### THE REQUEST
Look below for the line with "before = set(bpy.data.objects)". Extract that line and each one after it through the last, word for word.

### DATA PROVIDED

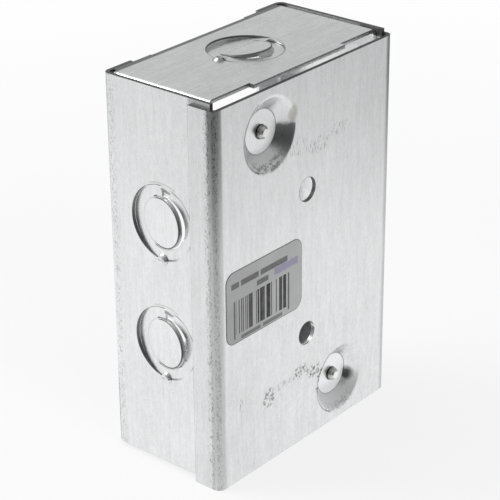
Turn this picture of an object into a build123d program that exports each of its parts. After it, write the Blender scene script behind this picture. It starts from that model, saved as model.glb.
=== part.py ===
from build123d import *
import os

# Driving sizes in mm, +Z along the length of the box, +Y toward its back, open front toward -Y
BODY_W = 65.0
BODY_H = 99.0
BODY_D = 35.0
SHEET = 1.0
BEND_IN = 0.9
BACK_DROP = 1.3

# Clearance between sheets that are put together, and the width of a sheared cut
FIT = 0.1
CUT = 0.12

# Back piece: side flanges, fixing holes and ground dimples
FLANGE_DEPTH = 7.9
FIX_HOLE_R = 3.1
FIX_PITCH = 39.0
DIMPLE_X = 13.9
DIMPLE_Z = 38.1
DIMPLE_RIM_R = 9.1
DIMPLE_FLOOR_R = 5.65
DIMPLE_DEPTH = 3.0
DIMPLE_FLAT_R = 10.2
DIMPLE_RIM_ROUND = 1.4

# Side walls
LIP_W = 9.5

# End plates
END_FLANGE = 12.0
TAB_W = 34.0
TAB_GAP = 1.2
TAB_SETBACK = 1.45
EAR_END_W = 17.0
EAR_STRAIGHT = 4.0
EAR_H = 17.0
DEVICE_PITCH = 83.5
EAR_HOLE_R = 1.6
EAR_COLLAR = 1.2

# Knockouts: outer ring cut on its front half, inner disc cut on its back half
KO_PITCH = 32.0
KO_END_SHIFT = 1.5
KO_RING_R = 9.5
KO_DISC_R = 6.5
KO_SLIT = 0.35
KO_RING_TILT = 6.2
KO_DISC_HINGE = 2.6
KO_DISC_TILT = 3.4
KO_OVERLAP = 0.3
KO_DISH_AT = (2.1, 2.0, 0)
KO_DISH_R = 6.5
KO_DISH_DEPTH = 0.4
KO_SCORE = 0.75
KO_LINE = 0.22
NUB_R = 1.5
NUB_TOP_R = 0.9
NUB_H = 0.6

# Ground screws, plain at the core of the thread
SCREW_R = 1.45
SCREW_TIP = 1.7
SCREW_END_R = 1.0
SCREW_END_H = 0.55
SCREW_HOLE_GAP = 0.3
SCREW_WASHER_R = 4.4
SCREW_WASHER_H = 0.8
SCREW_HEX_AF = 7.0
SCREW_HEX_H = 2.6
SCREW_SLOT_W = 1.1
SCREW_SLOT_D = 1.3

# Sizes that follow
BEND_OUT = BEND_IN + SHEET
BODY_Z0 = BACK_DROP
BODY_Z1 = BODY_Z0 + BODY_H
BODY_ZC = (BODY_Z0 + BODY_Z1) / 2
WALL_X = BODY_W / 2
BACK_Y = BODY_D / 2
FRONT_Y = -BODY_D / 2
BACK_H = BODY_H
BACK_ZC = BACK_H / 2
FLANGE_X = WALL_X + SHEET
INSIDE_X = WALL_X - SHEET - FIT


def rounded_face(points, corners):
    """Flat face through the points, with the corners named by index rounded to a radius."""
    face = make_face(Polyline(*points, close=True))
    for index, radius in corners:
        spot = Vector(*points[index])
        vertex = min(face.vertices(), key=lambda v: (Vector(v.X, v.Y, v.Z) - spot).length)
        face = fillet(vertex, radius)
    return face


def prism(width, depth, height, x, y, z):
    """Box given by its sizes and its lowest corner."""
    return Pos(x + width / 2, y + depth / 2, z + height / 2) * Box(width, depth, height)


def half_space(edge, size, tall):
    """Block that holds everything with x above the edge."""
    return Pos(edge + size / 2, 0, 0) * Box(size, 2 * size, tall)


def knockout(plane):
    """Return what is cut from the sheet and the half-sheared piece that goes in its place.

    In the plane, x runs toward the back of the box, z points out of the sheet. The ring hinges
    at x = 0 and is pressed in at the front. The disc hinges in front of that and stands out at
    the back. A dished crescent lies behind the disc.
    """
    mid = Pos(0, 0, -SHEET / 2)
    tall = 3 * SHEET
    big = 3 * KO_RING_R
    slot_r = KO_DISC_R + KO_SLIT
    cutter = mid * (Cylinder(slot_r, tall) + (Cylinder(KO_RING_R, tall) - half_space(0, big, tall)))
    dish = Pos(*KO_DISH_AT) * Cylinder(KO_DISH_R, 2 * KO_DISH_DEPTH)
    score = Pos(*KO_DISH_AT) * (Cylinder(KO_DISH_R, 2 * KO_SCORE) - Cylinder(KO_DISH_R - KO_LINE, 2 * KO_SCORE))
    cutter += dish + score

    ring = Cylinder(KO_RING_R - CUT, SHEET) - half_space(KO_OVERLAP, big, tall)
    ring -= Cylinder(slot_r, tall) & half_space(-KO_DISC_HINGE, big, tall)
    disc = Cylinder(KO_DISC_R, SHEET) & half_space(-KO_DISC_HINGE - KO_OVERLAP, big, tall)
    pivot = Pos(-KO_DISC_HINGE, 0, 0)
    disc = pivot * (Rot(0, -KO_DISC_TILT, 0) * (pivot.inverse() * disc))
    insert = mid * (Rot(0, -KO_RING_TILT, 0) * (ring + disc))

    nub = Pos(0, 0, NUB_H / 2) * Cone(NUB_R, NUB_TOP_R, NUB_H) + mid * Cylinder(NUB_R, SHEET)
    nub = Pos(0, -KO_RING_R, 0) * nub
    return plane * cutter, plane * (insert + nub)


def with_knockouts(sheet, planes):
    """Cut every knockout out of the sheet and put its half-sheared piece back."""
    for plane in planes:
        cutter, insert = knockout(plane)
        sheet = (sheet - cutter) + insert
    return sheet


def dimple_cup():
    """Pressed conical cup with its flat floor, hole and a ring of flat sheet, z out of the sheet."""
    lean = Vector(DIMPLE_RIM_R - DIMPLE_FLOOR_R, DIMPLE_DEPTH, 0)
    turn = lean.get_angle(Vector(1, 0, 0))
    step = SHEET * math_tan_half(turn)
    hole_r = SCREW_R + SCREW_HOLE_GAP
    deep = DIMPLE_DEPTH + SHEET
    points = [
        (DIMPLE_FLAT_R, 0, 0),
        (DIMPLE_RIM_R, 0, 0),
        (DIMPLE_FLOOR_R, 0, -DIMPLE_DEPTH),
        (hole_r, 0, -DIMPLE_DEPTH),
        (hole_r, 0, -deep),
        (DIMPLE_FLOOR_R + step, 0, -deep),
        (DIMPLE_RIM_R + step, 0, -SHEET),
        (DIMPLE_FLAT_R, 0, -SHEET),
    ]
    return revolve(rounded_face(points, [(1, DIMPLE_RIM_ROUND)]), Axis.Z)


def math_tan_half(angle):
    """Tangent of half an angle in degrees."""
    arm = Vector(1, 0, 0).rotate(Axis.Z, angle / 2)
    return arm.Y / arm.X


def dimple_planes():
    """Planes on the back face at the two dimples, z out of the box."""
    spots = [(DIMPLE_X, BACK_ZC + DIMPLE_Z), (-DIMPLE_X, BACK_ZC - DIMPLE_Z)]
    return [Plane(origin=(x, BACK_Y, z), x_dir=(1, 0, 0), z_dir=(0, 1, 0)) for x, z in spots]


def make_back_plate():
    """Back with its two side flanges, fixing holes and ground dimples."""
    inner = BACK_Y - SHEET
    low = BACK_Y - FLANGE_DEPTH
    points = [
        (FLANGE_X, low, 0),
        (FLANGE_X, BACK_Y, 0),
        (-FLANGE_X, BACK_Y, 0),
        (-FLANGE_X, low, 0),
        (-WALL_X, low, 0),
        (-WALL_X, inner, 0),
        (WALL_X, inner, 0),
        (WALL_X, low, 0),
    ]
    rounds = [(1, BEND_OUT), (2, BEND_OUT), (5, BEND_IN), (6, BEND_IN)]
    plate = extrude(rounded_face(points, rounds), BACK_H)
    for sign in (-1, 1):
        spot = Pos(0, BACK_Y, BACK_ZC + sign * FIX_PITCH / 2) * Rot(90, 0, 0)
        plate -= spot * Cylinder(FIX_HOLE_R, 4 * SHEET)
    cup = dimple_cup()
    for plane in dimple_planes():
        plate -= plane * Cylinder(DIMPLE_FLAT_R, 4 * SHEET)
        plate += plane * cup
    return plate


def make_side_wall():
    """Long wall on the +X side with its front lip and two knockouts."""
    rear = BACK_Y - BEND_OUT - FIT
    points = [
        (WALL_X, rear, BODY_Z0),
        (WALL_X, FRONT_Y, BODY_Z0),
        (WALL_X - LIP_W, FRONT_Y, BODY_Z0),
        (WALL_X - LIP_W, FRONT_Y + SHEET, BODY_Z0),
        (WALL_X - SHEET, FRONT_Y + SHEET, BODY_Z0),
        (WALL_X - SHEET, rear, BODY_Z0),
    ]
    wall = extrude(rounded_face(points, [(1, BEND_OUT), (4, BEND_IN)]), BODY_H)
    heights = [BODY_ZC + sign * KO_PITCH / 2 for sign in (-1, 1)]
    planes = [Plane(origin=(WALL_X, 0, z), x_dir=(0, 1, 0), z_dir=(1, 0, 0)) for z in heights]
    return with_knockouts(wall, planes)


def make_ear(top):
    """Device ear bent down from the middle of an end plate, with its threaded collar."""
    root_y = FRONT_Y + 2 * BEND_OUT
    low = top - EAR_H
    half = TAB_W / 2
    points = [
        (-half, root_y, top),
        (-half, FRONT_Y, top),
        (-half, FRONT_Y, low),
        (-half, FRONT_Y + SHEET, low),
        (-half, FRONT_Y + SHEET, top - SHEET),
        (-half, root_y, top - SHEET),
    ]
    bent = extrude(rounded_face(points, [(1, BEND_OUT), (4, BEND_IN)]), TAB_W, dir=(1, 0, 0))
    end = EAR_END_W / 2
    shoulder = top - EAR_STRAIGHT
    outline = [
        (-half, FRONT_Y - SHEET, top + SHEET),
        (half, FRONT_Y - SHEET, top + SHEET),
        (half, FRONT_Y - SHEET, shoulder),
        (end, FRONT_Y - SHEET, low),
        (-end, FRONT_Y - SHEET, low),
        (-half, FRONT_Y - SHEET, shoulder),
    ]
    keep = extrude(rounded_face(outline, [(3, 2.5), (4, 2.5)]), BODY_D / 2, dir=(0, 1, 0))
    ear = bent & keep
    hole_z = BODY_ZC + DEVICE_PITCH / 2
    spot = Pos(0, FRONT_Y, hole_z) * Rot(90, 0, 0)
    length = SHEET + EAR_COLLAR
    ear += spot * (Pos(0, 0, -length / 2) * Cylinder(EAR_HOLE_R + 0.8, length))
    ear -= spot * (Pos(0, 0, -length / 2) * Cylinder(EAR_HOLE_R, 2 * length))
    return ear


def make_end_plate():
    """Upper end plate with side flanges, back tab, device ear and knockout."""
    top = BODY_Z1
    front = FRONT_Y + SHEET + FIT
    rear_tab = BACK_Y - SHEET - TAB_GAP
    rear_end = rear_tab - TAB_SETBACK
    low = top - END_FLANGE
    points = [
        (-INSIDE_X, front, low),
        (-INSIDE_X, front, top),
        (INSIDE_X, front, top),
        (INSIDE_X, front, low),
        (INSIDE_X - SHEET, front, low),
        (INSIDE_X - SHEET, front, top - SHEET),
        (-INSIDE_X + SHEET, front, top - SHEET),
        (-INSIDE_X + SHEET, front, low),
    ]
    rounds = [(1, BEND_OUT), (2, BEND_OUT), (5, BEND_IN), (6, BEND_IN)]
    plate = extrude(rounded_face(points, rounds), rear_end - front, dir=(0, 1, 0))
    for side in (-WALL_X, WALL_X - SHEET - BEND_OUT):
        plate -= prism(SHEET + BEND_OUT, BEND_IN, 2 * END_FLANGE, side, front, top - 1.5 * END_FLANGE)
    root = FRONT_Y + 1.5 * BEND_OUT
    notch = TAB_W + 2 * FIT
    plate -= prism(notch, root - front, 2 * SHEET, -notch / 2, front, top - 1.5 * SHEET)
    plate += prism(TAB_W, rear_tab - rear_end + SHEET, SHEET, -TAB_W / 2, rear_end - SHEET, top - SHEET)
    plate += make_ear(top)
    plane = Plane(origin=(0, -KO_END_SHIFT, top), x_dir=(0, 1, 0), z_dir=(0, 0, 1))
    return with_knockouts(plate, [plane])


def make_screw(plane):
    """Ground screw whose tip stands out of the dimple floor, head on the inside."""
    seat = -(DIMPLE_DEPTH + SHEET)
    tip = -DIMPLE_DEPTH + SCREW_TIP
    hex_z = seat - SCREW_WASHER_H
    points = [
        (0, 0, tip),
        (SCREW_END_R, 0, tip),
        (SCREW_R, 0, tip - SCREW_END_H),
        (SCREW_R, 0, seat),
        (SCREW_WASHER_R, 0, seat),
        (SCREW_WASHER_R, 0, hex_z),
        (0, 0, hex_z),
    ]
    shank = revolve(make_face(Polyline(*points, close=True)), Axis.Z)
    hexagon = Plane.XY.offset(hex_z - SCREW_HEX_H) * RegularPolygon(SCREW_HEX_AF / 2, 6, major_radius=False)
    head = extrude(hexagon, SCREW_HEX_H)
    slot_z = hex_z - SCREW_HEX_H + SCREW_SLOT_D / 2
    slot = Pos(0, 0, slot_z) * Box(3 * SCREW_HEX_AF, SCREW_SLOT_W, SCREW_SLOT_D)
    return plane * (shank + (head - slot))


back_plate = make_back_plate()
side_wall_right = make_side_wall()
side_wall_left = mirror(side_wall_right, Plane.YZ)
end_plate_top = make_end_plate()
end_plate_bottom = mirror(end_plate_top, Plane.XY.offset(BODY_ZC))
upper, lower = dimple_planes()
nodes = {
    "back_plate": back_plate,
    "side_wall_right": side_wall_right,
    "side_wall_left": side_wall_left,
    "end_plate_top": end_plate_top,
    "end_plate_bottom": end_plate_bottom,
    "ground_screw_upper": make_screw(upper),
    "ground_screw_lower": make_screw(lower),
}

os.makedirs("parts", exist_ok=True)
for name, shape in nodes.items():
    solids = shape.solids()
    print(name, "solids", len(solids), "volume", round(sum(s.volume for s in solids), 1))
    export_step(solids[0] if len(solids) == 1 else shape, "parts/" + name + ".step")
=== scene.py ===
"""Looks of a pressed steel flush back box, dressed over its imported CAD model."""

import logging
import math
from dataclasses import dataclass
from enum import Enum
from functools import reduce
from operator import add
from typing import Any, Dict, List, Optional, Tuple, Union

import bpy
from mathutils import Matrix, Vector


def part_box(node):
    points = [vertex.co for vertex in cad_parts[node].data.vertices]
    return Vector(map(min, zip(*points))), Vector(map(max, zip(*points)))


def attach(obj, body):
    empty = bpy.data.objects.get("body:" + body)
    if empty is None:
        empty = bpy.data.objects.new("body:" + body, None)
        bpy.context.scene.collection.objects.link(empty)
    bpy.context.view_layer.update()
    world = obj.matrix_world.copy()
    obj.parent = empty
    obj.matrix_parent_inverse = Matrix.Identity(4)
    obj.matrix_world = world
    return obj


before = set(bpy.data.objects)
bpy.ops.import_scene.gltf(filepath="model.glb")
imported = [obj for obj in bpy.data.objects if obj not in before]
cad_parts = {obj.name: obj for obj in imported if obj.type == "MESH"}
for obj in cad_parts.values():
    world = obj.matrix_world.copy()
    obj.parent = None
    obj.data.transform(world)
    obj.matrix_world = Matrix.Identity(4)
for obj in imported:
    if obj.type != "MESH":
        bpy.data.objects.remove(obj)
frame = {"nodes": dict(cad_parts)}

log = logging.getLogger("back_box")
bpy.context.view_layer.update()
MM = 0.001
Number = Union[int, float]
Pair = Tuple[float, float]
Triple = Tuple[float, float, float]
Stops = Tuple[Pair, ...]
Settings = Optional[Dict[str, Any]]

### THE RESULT
before = set(bpy.data.objects)
bpy.ops.import_scene.gltf(filepath="model.glb")
imported = [obj for obj in bpy.data.objects if obj not in before]
cad_parts = {obj.name: obj for obj in imported if obj.type == "MESH"}
for obj in cad_parts.values():
    world = obj.matrix_world.copy()
    obj.parent = None
    obj.data.transform(world)
    obj.matrix_world = Matrix.Identity(4)
for obj in imported:
    if obj.type != "MESH":
        bpy.data.objects.remove(obj)
frame = {"nodes": dict(cad_parts)}

log = logging.getLogger("back_box")
bpy.context.view_layer.update()
MM = 0.001
Number = Union[int, float]
Pair = Tuple[float, float]
Triple = Tuple[float, float, float]
Stops = Tuple[Pair, ...]
Settings = Optional[Dict[str, Any]]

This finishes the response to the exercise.